Task> Repeat every line below exactly as it reads.

»»

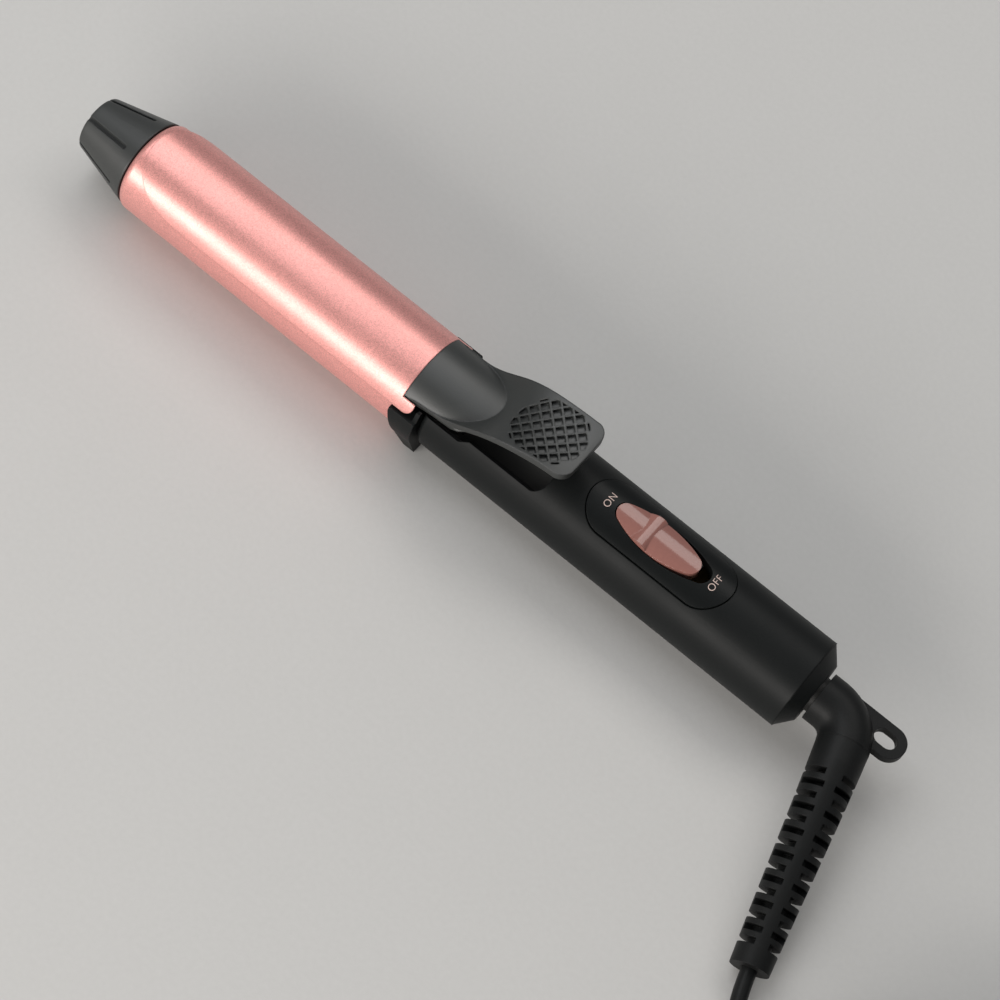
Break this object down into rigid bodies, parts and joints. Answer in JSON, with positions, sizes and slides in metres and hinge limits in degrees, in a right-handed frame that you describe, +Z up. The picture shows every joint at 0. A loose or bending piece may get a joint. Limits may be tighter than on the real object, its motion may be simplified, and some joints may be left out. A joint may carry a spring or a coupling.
{
  "type": "hair curling iron",
  "caption": "Mini hair curling iron: round barrel with a sprung clamp and thumb lever, slide switch, swivel lead with strain relief, coiled cord and plug.",
  "frame": {"origin": "on the supporting surface, under the middle of the iron between its cool tip and its end cap, on the iron's centre plane", "axes": "+X along the iron from the cool tip towards the lead, +Z up out of the thumb lever's side, +Y to the left of +X"},
  "size_m": [0.3655, 0.1289, 0.0379],
  "materials": {
    "rose_metal": "satin rose gold coating",
    "black_shell": "fine matte texture",
    "black_core": "plain moulded",
    "black_sleeve": "matte",
    "cord_sheath": "satin",
    "button_rose": "gloss",
    "panel_black": "smooth satin",
    "spreader_aluminium": "cast",
    "steel": "bright",
    "ceramic": "fired ceramic",
    "film": "amber insulating film",
    "wire_sleeve": "silicone sleeve",
    "board": "laminate",
    "brass": "plain",
    "blade_metal": "plated",
    "tie": "matte"
  },
  "bodies": {
    "lead": {"swivel_stem": "black_core", "slip_rings": "brass", "swivel_elbow": "black_sleeve", "strain_relief": "black_sleeve", "cord_lead": "cord_sheath", "cord_coil": "cord_sheath", "cord_tail": "cord_sheath", "cord_tie": "tie", "plug_relief": "black_sleeve", "plug_body": "black_sleeve", "plug_blades": "blade_metal"},
    "handle": {"cool_tip": "black_shell", "barrel": "rose_metal", "tip_bushing": "black_core", "heat_spreader_upper": "spreader_aluminium", "heat_spreader_lower": "spreader_aluminium", "spreader_clips": "steel", "heater_plate": "ceramic", "heater_film": "film", "thermal_fuse": "steel", "heater_wires": "wire_sleeve", "barrel_collar": "black_shell", "hinge_pin": "steel", "clamp_spring": "steel", "handle_shell": "black_shell", "handle_core": "black_core", "core_screws": "steel", "switch_panel": "panel_black", "switch_body": "black_core", "switch_board": "board", "switch_terminals": "brass", "board_screws": "steel", "end_cap": "black_shell", "swivel_retainer": "black_core", "retainer_screws": "steel", "brush_contacts": "brass", "supply_wires": "wire_sleeve"},
    "clamp": {"clamp_plate": "rose_metal", "clamp_lever": "black_shell", "lever_rivets": "steel"},
    "slider": {"switch_button": "button_rose", "switch_slider": "black_core"}
  },
  "joints": [
    {"name": "cord_swivel", "type": "hinge", "parent": "lead", "child": "handle", "pos_m": [0.1095, 0, 0.0145], "axis": [1, 0, 0], "continuous": true},
    {"name": "clamp_hinge", "type": "hinge", "parent": "handle", "child": "clamp", "pos_m": [-0.002, 0, 0.0215], "axis": [0, 1, 0], "range_deg": [0, 10.5], "stiffness_Nm_per_rad": 0.35, "springref_deg": -14.32, "deforming": ["clamp_spring"]},
    {"name": "switch_slide", "type": "slide", "parent": "handle", "child": "slider", "axis": [1, 0, 0], "range_m": [0, 0.003]}
  ]
}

««

Solution to this problem>
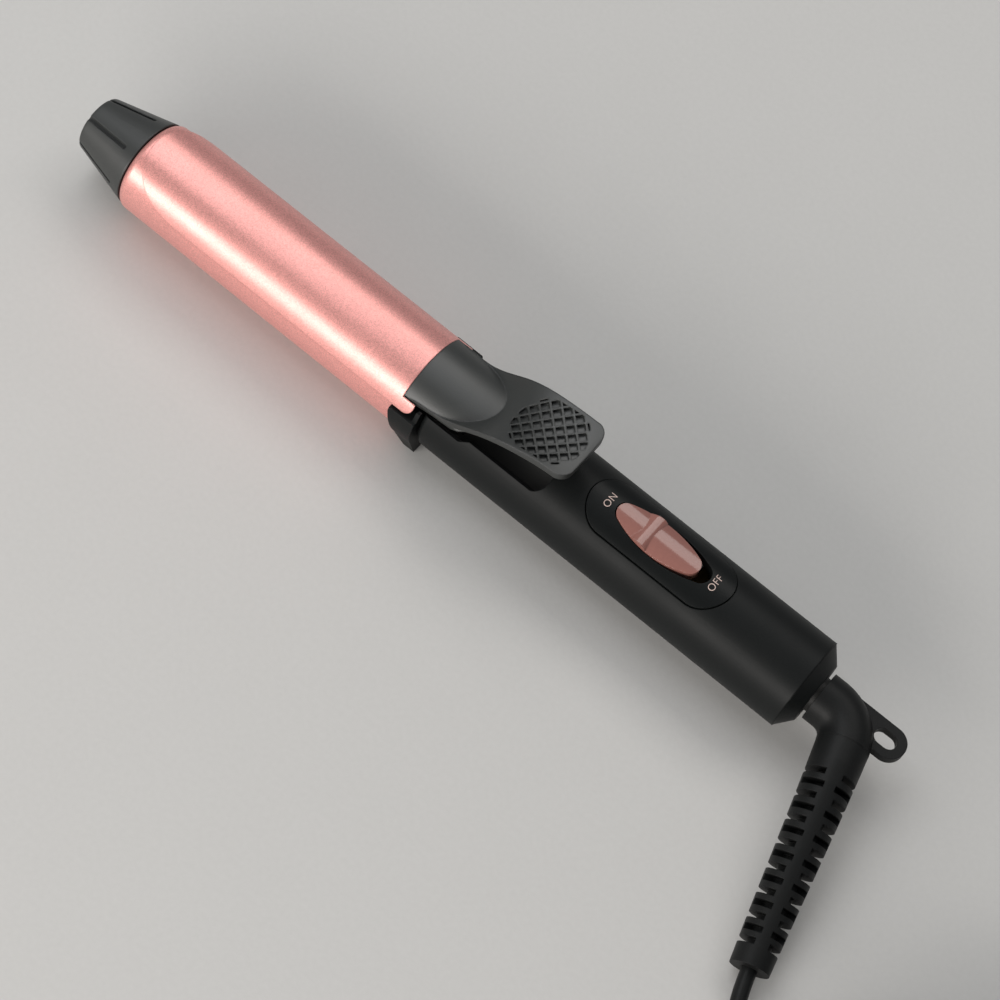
Break this object down into rigid bodies, parts and joints. Answer in JSON, with positions, sizes and slides in metres and hinge limits in degrees, in a right-handed frame that you describe, +Z up. The picture shows every joint at 0. A loose or bending piece may get a joint. Limits may be tighter than on the real object, its motion may be simplified, and some joints may be left out. A joint may carry a spring or a coupling.
{
  "type": "hair curling iron",
  "caption": "Mini hair curling iron: round barrel with a sprung clamp and thumb lever, slide switch, swivel lead with strain relief, coiled cord and plug.",
  "frame": {"origin": "on the supporting surface, under the middle of the iron between its cool tip and its end cap, on the iron's centre plane", "axes": "+X along the iron from the cool tip towards the lead, +Z up out of the thumb lever's side, +Y to the left of +X"},
  "size_m": [0.3655, 0.1289, 0.0379],
  "materials": {
    "rose_metal": "satin rose gold coating",
    "black_shell": "fine matte texture",
    "black_core": "plain moulded",
    "black_sleeve": "matte",
    "cord_sheath": "satin",
    "button_rose": "gloss",
    "panel_black": "smooth satin",
    "spreader_aluminium": "cast",
    "steel": "bright",
    "ceramic": "fired ceramic",
    "film": "amber insulating film",
    "wire_sleeve": "silicone sleeve",
    "board": "laminate",
    "brass": "plain",
    "blade_metal": "plated",
    "tie": "matte"
  },
  "bodies": {
    "lead": {"swivel_stem": "black_core", "slip_rings": "brass", "swivel_elbow": "black_sleeve", "strain_relief": "black_sleeve", "cord_lead": "cord_sheath", "cord_coil": "cord_sheath", "cord_tail": "cord_sheath", "cord_tie": "tie", "plug_relief": "black_sleeve", "plug_body": "black_sleeve", "plug_blades": "blade_metal"},
    "handle": {"cool_tip": "black_shell", "barrel": "rose_metal", "tip_bushing": "black_core", "heat_spreader_upper": "spreader_aluminium", "heat_spreader_lower": "spreader_aluminium", "spreader_clips": "steel", "heater_plate": "ceramic", "heater_film": "film", "thermal_fuse": "steel", "heater_wires": "wire_sleeve", "barrel_collar": "black_shell", "hinge_pin": "steel", "clamp_spring": "steel", "handle_shell": "black_shell", "handle_core": "black_core", "core_screws": "steel", "switch_panel": "panel_black", "switch_body": "black_core", "switch_board": "board", "switch_terminals": "brass", "board_screws": "steel", "end_cap": "black_shell", "swivel_retainer": "black_core", "retainer_screws": "steel", "brush_contacts": "brass", "supply_wires": "wire_sleeve"},
    "clamp": {"clamp_plate": "rose_metal", "clamp_lever": "black_shell", "lever_rivets": "steel"},
    "slider": {"switch_button": "button_rose", "switch_slider": "black_core"}
  },
  "joints": [
    {"name": "cord_swivel", "type": "hinge", "parent": "lead", "child": "handle", "pos_m": [0.1095, 0, 0.0145], "axis": [1, 0, 0], "continuous": true},
    {"name": "clamp_hinge", "type": "hinge", "parent": "handle", "child": "clamp", "pos_m": [-0.002, 0, 0.0215], "axis": [0, 1, 0], "range_deg": [0, 10.5], "stiffness_Nm_per_rad": 0.35, "springref_deg": -14.32, "deforming": ["clamp_spring"]},
    {"name": "switch_slide", "type": "slide", "parent": "handle", "child": "slider", "axis": [1, 0, 0], "range_m": [0, 0.003]}
  ]
}